DATASET EXTRACT
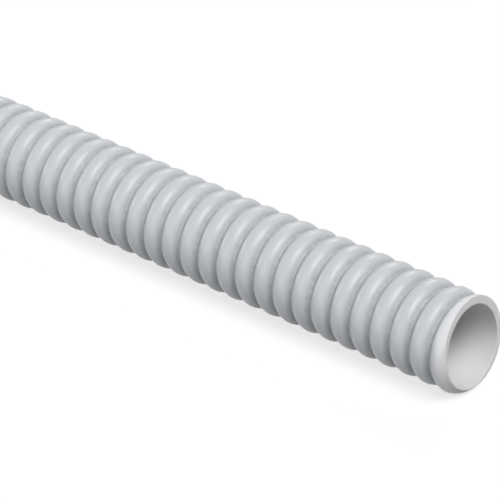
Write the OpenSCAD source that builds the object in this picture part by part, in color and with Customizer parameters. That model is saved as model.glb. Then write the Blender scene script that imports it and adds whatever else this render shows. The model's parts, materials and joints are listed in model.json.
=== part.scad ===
// Corrugated conduit with a smooth bore, lying along X on a level floor.
// The origin is on the floor, halfway along the piece and below its axis.

/* [Conduit] */
// Length of the cut piece along its axis
length = 1000; // [200:5:3000]
// Diameter of the smooth bore
bore_d = 32; // [16:0.5:50]
// Wall left at the bottom of a groove
groove_wall = 0.6; // [0.4:0.05:2]

/* [Corrugation] */
// Height of a rib above the bottom of its groove
rib_height = 2.6; // [1:0.1:4]
// Distance from one rib to the next
rib_pitch = 9.5; // [7:0.1:14]
// Radius of the rounded bottom of a groove
groove_round_r = 1.2; // [0.3:0.1:1.8]

/* [Near cut] */
// Distance along the axis from the near cut to the middle of the first groove
first_groove = 7.3; // [1:0.1:9]
// Angle that the near cut is out of square
cut_slant = 7; // [0:0.5:15]
// Turn of the conduit about its axis, which carries the short side of the slant away from the top
cut_turn = 30; // [0:1:359]

/* [Hidden] */

$fn = 96;
groove_r = bore_d / 2 + groove_wall;
crest_r = groove_r + rib_height;

// The arc of a rib and the arc of a groove meet smoothly, so the distance
// between their centres is the sum of their radii
arc_sum = (rib_pitch * rib_pitch / 4 + rib_height * rib_height) / (2 * rib_height);
rib_round_r = arc_sum - groove_round_r;
// Radius of the conduit where the two arcs meet
meet_r = groove_r + groove_round_r * rib_height / arc_sum;
// How far the slant can carry the near cut past its place on the axis
cut_reach = crest_r * tan(cut_slant);
// Numbers of the first and the last groove, which lie past both cuts
first_rib = -ceil((cut_reach + first_groove) / rib_pitch);
last_rib = ceil(length / rib_pitch) + 1;

// Half section of the wall: x is the radius, and y runs along the conduit from its near cut.
// It reaches past the near cut, which is sawn afterwards.
module wall_section() {
    intersection() {
        translate([bore_d / 2, -cut_reach]) square([crest_r, length + cut_reach]);
        corrugated_section();
    }
}

// Half section of the corrugations, which run past both ends
module corrugated_section() {
    difference() {
        translate([0, first_groove + (first_rib - 0.5) * rib_pitch])
            square([meet_r, (last_rib - first_rib) * rib_pitch]);
        for (i = [first_rib : last_rib])
            translate([groove_r + groove_round_r, first_groove + i * rib_pitch]) circle(groove_round_r);
    }
    for (i = [first_rib : last_rib])
        translate([crest_r - rib_round_r, first_groove + (i - 0.5) * rib_pitch]) circle(rib_round_r);
}

// What the saw takes off, from the slanted near cut outwards
module offcut() {
    rotate([0, -cut_slant, 0])
        translate([0, -2 * crest_r, -2 * crest_r]) cube(4 * crest_r);
}

// The whole conduit, one extruded and moulded piece
module conduit() {
    color("gainsboro")
        translate([length / 2, 0, crest_r]) rotate([-cut_turn, 0, 0])
            difference() {
                rotate([0, -90, 0]) rotate_extrude() wall_section();
                offcut();
            }
}

conduit();
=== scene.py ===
# %% [markdown]
# # A cut length of corrugated conduit
#
# Electricians draw cables through this light grey tube. Its rounded ribs let it bend while they keep it
# round, and its bore is smooth, so that a cable slides. All of it is one piece of PVC, so there is one
# piece here too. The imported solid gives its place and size. A finer surface of the same size stands for it,
# with the finishes that moulding, sawing and handling leave: satin ribs, grooves dark with dust and painted
# shade, a drawn bore and a matt cut. The bore and the ends of the ribs by the cut also carry painted light
# and shade.

# %% Load the frame
import json
import math

import bpy
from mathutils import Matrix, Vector


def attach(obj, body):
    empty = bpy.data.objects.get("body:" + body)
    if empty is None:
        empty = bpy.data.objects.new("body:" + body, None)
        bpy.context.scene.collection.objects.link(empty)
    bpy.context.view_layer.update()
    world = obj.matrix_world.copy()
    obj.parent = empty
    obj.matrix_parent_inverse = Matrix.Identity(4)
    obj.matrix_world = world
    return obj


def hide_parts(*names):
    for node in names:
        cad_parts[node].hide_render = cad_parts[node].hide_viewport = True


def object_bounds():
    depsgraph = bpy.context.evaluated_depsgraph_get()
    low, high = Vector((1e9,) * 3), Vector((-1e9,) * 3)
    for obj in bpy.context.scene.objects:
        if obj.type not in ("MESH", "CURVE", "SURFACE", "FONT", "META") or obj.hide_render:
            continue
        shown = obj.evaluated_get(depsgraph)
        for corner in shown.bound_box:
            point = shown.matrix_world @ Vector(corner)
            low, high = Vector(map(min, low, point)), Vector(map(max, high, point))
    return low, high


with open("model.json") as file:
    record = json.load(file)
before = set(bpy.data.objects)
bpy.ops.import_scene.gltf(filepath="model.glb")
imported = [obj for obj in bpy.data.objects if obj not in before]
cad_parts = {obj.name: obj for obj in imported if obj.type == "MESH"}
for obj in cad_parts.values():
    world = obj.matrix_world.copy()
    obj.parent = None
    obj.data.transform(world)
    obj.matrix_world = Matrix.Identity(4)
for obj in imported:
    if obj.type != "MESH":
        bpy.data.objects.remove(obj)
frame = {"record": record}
cad_low, cad_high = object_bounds()
print("CAD box in metres:", list(cad_low), list(cad_high))

# %% [markdown]
# ## Sizes
#
# What the solid can tell is measured on it: the outside of the ribs and the height of the axis. The bore
# and the place of the near cut on the axis are in the record, because fittings and cables go by them. Only
# the shape of one rib and the slant of that cut are written down here, and they repeat what the solid has,
# in metres.

# %% Measure the solid
MM = 0.001
near_mouth = next(mount for mount in frame["record"]["mounts"] if mount["name"] == "near_mouth")
mouth_x = near_mouth["pos_m"][0]
bore_radius = near_mouth["dims"]["r_mm"] * MM
length = mouth_x - cad_low.x
crest_radius = cad_high.z / 2
axis_height = crest_radius
print(f"length {length:.3f} m, outside {2 * crest_radius / MM:.1f} mm, bore {2 * bore_radius / MM:.1f} mm")

# %% The shape of one rib and of the near cut
rib_pitch = 9.5 * MM
rib_height = 2.6 * MM
groove_round = 1.2 * MM
groove_radius = crest_radius - rib_height
first_groove = 7.3 * MM
cut_slant = 7
cut_slope = math.tan(math.radians(cut_slant))
cut_turn = math.radians(30)
print(f"ribs {rib_height / MM:.1f} mm high every {rib_pitch / MM:.1f} mm, cut {cut_slant} degrees askew")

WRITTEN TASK
Copy, please, exactly the lines that start at the first line of the data and end at the line containing "crest_r = groove_r + rib_height;", both kept and no others.

ANSWER TO THE TASK
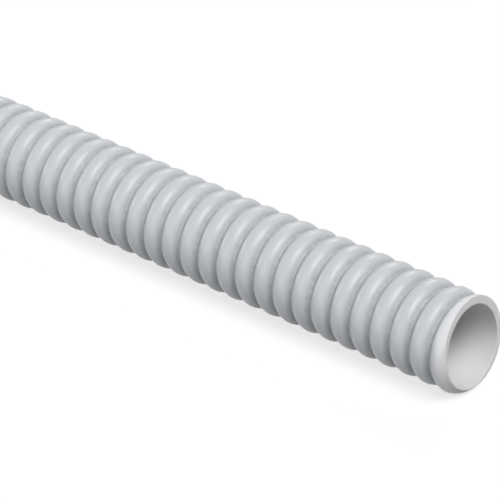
Write the OpenSCAD source that builds the object in this picture part by part, in color and with Customizer parameters. That model is saved as model.glb. Then write the Blender scene script that imports it and adds whatever else this render shows. The model's parts, materials and joints are listed in model.json.
=== part.scad ===
// Corrugated conduit with a smooth bore, lying along X on a level floor.
// The origin is on the floor, halfway along the piece and below its axis.

/* [Conduit] */
// Length of the cut piece along its axis
length = 1000; // [200:5:3000]
// Diameter of the smooth bore
bore_d = 32; // [16:0.5:50]
// Wall left at the bottom of a groove
groove_wall = 0.6; // [0.4:0.05:2]

/* [Corrugation] */
// Height of a rib above the bottom of its groove
rib_height = 2.6; // [1:0.1:4]
// Distance from one rib to the next
rib_pitch = 9.5; // [7:0.1:14]
// Radius of the rounded bottom of a groove
groove_round_r = 1.2; // [0.3:0.1:1.8]

/* [Near cut] */
// Distance along the axis from the near cut to the middle of the first groove
first_groove = 7.3; // [1:0.1:9]
// Angle that the near cut is out of square
cut_slant = 7; // [0:0.5:15]
// Turn of the conduit about its axis, which carries the short side of the slant away from the top
cut_turn = 30; // [0:1:359]

/* [Hidden] */

$fn = 96;
groove_r = bore_d / 2 + groove_wall;
crest_r = groove_r + rib_height;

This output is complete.